START Information provided

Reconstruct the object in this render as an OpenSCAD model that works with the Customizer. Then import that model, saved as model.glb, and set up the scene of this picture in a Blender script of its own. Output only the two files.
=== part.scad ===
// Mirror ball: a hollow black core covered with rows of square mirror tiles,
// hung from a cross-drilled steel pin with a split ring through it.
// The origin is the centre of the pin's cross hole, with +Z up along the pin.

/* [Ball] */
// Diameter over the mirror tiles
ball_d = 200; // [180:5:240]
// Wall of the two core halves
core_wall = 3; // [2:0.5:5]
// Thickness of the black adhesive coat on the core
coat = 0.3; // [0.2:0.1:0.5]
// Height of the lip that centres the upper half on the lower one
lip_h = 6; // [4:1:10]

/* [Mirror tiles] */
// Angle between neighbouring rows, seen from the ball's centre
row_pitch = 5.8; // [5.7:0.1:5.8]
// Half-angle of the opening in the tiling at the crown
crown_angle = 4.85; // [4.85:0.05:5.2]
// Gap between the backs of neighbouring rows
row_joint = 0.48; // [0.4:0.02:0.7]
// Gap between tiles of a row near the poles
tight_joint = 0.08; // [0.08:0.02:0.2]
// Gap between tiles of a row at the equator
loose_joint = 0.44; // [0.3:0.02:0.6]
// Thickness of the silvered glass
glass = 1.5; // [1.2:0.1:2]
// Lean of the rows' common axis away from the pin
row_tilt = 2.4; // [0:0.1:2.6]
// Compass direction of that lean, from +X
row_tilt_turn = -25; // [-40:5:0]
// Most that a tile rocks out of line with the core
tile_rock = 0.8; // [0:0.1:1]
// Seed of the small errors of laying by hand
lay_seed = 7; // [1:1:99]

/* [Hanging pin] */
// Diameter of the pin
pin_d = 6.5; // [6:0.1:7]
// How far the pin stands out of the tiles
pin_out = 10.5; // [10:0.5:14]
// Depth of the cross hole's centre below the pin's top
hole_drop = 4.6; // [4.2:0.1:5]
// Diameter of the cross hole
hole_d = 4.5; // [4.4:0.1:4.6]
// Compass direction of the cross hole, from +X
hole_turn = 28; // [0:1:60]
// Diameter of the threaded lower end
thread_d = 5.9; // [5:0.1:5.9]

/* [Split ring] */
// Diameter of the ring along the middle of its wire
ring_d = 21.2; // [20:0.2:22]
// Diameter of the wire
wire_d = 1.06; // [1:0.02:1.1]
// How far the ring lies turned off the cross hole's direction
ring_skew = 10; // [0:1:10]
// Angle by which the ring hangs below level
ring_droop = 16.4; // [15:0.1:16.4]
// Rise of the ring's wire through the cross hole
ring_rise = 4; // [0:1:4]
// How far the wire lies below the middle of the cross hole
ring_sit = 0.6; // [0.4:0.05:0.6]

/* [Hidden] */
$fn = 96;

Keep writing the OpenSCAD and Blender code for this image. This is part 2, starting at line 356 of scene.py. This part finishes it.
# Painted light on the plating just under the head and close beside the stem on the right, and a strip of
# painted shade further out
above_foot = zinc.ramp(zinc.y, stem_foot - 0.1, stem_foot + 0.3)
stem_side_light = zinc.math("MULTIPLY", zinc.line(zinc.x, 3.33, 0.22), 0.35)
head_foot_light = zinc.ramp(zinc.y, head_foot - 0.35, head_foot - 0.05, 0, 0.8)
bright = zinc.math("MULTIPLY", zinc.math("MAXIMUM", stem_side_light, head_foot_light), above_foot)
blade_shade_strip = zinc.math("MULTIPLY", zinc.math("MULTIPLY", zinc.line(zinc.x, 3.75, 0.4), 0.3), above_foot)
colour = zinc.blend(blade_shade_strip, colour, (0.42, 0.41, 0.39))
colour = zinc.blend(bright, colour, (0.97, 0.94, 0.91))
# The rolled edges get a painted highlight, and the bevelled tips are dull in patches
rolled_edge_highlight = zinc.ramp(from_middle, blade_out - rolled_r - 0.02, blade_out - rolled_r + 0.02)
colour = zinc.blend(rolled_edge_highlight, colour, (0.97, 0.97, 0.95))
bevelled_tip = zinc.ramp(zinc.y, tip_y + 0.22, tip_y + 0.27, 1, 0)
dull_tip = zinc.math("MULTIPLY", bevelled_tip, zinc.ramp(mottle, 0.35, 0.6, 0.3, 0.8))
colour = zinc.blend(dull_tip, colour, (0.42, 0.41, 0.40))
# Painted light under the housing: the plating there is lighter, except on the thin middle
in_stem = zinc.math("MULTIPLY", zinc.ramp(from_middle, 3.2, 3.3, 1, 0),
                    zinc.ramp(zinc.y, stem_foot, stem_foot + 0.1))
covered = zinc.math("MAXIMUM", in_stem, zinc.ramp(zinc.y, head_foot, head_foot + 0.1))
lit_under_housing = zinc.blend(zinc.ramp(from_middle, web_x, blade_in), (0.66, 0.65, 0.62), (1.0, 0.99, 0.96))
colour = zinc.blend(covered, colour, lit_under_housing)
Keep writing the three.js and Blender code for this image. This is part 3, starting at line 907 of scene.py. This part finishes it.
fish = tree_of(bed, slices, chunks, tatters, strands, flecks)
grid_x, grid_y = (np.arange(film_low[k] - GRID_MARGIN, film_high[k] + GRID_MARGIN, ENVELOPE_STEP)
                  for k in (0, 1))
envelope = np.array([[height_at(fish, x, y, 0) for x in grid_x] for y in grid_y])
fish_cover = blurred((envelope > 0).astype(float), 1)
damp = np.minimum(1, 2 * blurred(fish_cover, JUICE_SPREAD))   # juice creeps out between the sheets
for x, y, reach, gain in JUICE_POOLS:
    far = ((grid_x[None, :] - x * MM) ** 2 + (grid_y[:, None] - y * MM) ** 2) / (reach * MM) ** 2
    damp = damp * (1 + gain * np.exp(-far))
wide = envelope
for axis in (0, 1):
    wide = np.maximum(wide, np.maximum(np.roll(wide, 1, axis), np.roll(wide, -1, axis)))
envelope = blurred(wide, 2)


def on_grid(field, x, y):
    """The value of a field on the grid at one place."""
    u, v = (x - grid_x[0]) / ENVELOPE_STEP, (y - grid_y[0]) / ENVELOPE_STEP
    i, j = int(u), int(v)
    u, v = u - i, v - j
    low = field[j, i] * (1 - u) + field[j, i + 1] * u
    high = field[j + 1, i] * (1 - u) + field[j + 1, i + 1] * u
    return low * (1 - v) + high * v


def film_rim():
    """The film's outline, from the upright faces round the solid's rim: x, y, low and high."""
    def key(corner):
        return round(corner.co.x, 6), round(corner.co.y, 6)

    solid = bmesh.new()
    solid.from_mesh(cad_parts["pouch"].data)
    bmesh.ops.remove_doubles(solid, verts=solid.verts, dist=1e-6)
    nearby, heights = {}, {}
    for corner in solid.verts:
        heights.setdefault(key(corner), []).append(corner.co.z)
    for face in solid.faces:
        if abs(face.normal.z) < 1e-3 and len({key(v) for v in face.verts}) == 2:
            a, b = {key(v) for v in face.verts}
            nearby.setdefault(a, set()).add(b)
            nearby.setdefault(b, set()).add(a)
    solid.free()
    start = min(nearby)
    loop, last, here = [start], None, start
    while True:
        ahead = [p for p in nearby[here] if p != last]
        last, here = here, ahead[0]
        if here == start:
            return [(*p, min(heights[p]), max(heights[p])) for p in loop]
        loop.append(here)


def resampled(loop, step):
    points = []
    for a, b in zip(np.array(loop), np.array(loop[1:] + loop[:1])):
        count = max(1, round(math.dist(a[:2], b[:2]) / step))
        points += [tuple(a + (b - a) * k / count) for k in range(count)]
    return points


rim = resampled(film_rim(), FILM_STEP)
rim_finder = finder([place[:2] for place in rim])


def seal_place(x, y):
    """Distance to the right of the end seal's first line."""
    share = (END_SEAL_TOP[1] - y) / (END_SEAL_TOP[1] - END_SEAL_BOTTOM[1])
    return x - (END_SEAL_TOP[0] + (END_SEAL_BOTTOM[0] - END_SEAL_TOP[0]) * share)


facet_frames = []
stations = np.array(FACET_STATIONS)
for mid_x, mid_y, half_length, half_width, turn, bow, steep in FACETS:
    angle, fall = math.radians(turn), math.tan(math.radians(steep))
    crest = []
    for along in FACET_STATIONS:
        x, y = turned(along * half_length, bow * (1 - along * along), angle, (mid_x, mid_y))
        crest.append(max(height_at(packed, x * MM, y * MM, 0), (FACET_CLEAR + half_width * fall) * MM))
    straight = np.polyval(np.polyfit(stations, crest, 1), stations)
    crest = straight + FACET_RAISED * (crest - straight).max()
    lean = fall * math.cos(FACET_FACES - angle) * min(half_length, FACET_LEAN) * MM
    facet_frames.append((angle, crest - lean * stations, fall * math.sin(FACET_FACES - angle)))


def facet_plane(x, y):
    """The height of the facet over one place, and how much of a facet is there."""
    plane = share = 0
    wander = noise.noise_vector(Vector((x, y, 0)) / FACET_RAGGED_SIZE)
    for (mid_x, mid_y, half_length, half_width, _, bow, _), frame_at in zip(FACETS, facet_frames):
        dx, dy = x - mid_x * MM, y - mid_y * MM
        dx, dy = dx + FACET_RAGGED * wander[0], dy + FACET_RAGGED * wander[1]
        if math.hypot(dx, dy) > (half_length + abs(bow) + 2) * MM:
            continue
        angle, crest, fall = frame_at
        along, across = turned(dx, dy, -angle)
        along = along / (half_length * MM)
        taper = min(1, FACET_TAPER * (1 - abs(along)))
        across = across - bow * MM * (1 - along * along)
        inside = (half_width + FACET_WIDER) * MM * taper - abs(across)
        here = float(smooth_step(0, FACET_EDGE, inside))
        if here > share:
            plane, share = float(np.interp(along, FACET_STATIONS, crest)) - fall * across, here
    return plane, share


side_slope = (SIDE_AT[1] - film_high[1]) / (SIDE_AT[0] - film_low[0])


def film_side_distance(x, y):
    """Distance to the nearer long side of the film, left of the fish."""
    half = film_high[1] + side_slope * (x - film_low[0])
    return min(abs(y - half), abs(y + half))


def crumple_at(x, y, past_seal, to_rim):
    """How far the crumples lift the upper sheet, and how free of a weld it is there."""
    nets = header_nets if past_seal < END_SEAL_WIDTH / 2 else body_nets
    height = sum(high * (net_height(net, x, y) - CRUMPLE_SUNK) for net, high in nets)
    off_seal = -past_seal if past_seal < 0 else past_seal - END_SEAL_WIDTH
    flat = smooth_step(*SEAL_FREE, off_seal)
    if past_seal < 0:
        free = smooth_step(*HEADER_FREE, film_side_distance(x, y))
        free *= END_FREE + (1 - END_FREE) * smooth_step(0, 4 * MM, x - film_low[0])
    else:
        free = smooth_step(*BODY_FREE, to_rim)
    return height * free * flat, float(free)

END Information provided

→ Short exercise:
Verbatim output is expected for the lines from the start of the data to the line in which "lip_h = 6; // [4:1:10]" appears, both included.

→ Answer to the exercise:
Reconstruct the object in this render as an OpenSCAD model that works with the Customizer. Then import that model, saved as model.glb, and set up the scene of this picture in a Blender script of its own. Output only the two files.
=== part.scad ===
// Mirror ball: a hollow black core covered with rows of square mirror tiles,
// hung from a cross-drilled steel pin with a split ring through it.
// The origin is the centre of the pin's cross hole, with +Z up along the pin.

/* [Ball] */
// Diameter over the mirror tiles
ball_d = 200; // [180:5:240]
// Wall of the two core halves
core_wall = 3; // [2:0.5:5]
// Thickness of the black adhesive coat on the core
coat = 0.3; // [0.2:0.1:0.5]
// Height of the lip that centres the upper half on the lower one
lip_h = 6; // [4:1:10]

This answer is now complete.